“Share emotions not pixels.” That’s the credo of Jens Krauer, a Swiss Fuji X-Photographer known for candid street shots and documentary.
“Street photography gives me lust for life and motivation to move on in search of meaningful images that represent what I felt or experienced in a place,” he says. “It requires taking everything in without prejudice and what crosses your path always remains unpredictable.
I met Krauer at the Fujilove Live conference in New York City and later interviewed him for Street Photography Magazine.
Krauer’s work is inspired by a strong background in painting and music. He began making images as a teenager, but really hit his stride as a street photographer more recently after getting some serious constructive criticism and sharpening his composition and personal style.
“You don’t become a street photographer,” Krauer says. “You become one.”
Here’s a brief Q&A with Krauer about street photography, his first photograph and the future of contemporary photography.
Q: I read on your website that you realized around 2012 that you had become a street photographer. Was there a specific moment or image that sparked this realization?
Krauer: It was more of a process for me but there was a moment when the process became a conscious one. First, I had the opportunity to start understanding and learning the craft through personal advice. Returning from an extended stay in Eastern Europe, I shared snapshots among my peers. Based on positive feedback I got into a conversation with a co-worker in which I learned a lot over the course of time. Receiving honest and constructive feedback on my images changed my point of view. I learned about the aspects of composition and the elements of a good frame.

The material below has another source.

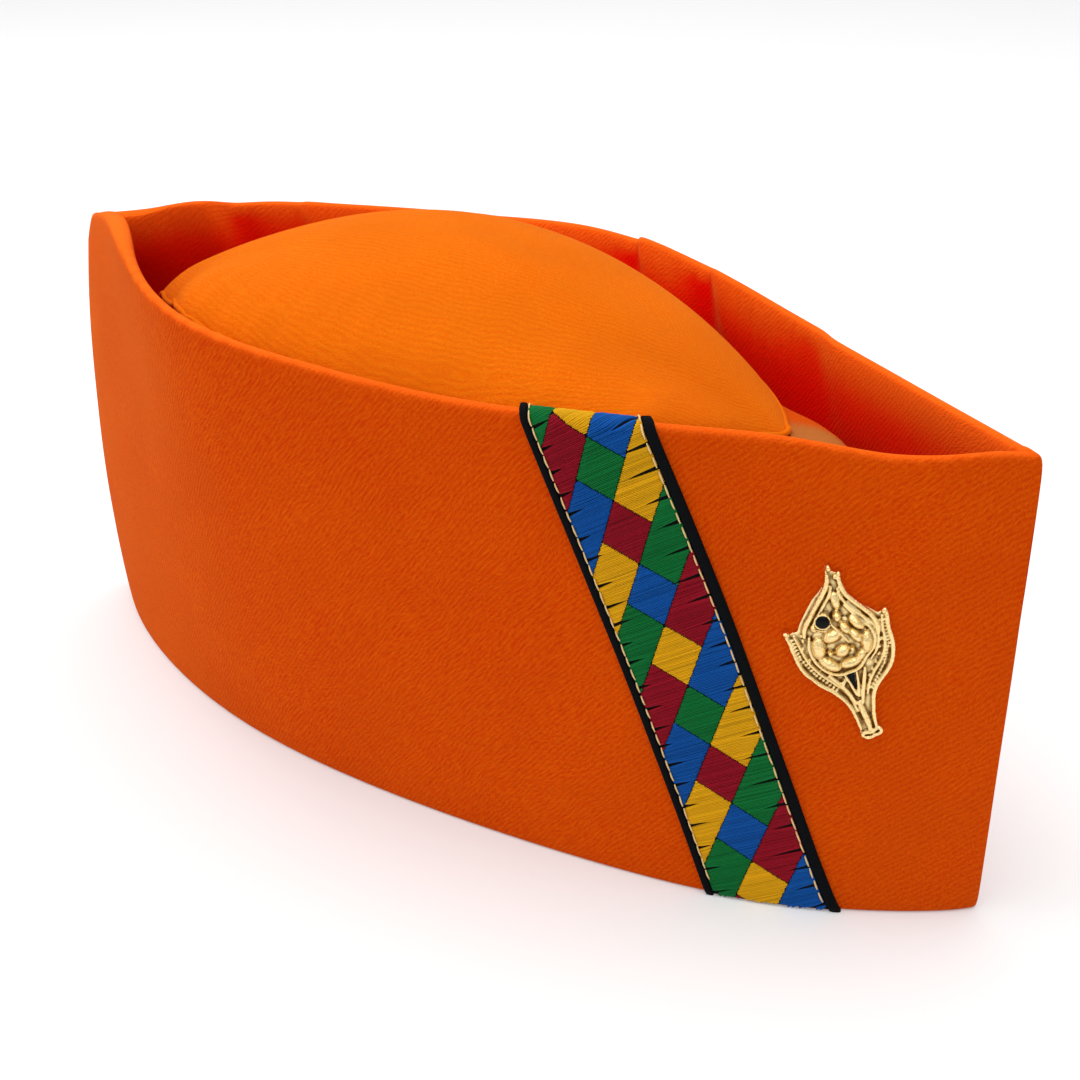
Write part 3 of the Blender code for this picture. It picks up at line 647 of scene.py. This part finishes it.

Most importantly I learned that, at the time, I was photographing colors rather than composing consciously. After this feedback session, I returned to my hotel and the same night, converted my whole Lightroom catalogue into black and white and deleted eighty percent of my images. A lot of things suddenly became clear to me.
Understanding the elements of what makes a good image besides the initial instinct to take a picture started my process of seeing and framing more consciously. When I started to train, I discovered the second and more personal aspect that ties into this realization: The concept of street photography came easily to me because I had become aware that many of its components had been part of my life long before photography came into the picture.
Q: Do you remember the first image you ever took? If so, what was it, how old were you and what camera did you have at the time?
Krauer: The very first picture I took was probably at age 14 as part of a school project with what I faintly recall as some Nikon F model. We shot a roll of black and white film and developed it in the bathroom at my friend’s house, not sure if any of those images were going to show on the negatives. The one image I remember was a high contrast shot of a glass of water against the sunlight. The graphic nature of the image and what the element of light added to it has been etched into my mind ever since. It took another 20 plus years until I got back in touch with photography.
Q: Can you describe what shooting on the street gives back to you? Where does your passion come from?
Krauer: There are multiple elements to the joy of street shooting. One of the top three of my favorite things to do in life is to go out there with a camera. The journey and the process of finding those few good images is fulfilling and the camera gives me a reason to keep going. Exploring and understanding culture and people is very rewarding and fascinating. When „being out there“ becomes the main priority, the question of what to do and where to go becomes less important, the activity itself becomes the main focus, which makes it very grounding and calming.
Q: What are your thoughts about the future of contemporary photography and street photography specifically?
Krauer: I think we live in amazing times when it comes to development and new opportunities. I embrace change and diversity as an enriching element in creativity. I am interested to see how photography as a medium will develop over the coming years, presenting new tool sets, differing approaches and new output formats. In my view, much of what is happening currently in photography happened a decade ago to the music industry. Structural changes leave a lot of space for those who innovate outside of established paths. It is key to be on the forefront of innovation and change as a creative, embracing diversity and discovering new opportunities. Cartier-Bresson founded Magnum to work around industry structures at the time and Ansel Adams was probably one of the first photographers to hire a full time public relations manager.
This was cutting edge at the time. I am quite sure that both of those gentlemen would embrace today’s change and try to put their spin on it. Regarding aesthetics and content, I do not know how street photography will evolve, but I am convinced that it will be exciting.
Change is inevitable and I prefer to be a part of it rather than being a spectator of the evolution.